Le Bureau des assurances du Canada (BAC) jongle avec le concept d’assurance communautaire de façon à faire reposer une partie du risque sur la communauté et demande aux gouvernements de cartographier les risques. « Avec la répétition des inondations majeures depuis 2017, les impôts et les fonds publics ne suffiront plus à payer la note et les citoyens pas davantage » affirmait Philippe Gachon du Réseau Inondations intersectoriel du Québec dans Le Portail de l’assurance en avril 2019.

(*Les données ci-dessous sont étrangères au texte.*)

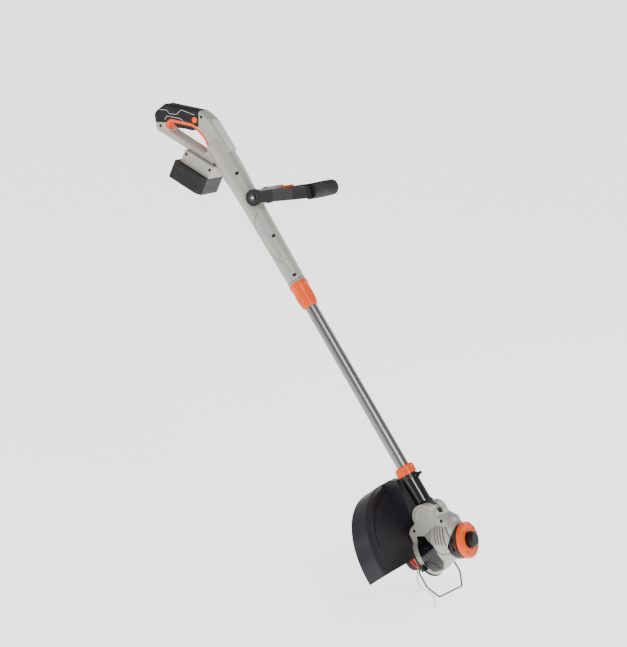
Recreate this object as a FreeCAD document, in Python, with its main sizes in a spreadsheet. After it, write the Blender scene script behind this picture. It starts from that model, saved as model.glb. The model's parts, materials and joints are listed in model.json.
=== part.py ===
import FreeCAD, Part
import math
import os
import Sketcher

# Battery string trimmer with a telescopic shaft, a tilting motor head and an edging wheel.
# Millimetres and degrees, +Z up. +X points forward, +Y to the machine's left.
# Origin: centre of the tap cap's ground face, at the bottom of the line spool.
# head frame:  x down the shaft line at rest, y left, z along the motor axis towards its top
# shaft frame: origin at the pivot, z up the shaft, x towards its front side

Vector = FreeCAD.Vector
Placement = FreeCAD.Placement
Rotation = FreeCAD.Rotation
ACROSS = Vector(0, 1, 0)
UPWARD = Vector(0, 0, 1)
FULL_TURN = 360
FAR = 400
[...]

L’on comprendra que ce défi est inédit et que, bientôt, il sera impossible à relever si la situation persiste.

 

Opérer les changements dans une perspective de justice climatique

Les dérèglements climatiques n’affectent pas tous les pays de la même façon. Ce sont les pays les plus pauvres qui souffrent le plus de leurs conséquences alors que ce sont eux qui contribuent le moins aux émissions.

Le défi consiste ici à :

  1. appliquer le principe de la justice réparatrice (pollueur-payeur) aux émetteurs de GES jusqu’à l’atteinte de la carboneutralité d’ici 2050 ;
  2. s’assurer de mesures strictes et indépendantes de calcul des émissions et de conditions de redditions de compte crédibles et efficaces ;
  3. aider financièrement les pays les plus pauvres à assumer leur transition écologique;
  4. voir à ce que les dommages climatiques n’accroissent pas les inégalités dans le monde et que les mesures n’induisent pas l’augmentation d’émissions inattendues.

 

Le temps presse car il joue contre nous

Les pays ayant signé la Convention-cadre des Nations unies sur les changements climatiques (CNUCC) ont fait des pas dans cette direction. S’ils s’entendent sur les principes, aucun consensus n’a été obtenu quant à leur application. On se trouve devant des acteurs aux intérêts divergents alors que d’autres persistent dans le déni devant l’urgence climatique.

Même si la fenêtre pour agir se rétrécit graduellement, les scientifiques nous assurent qu’il est toujours temps d’éviter le pire mais qu’il faudra un sacré coup de barre dans nos habitudes de production et de consommation pour y arriver.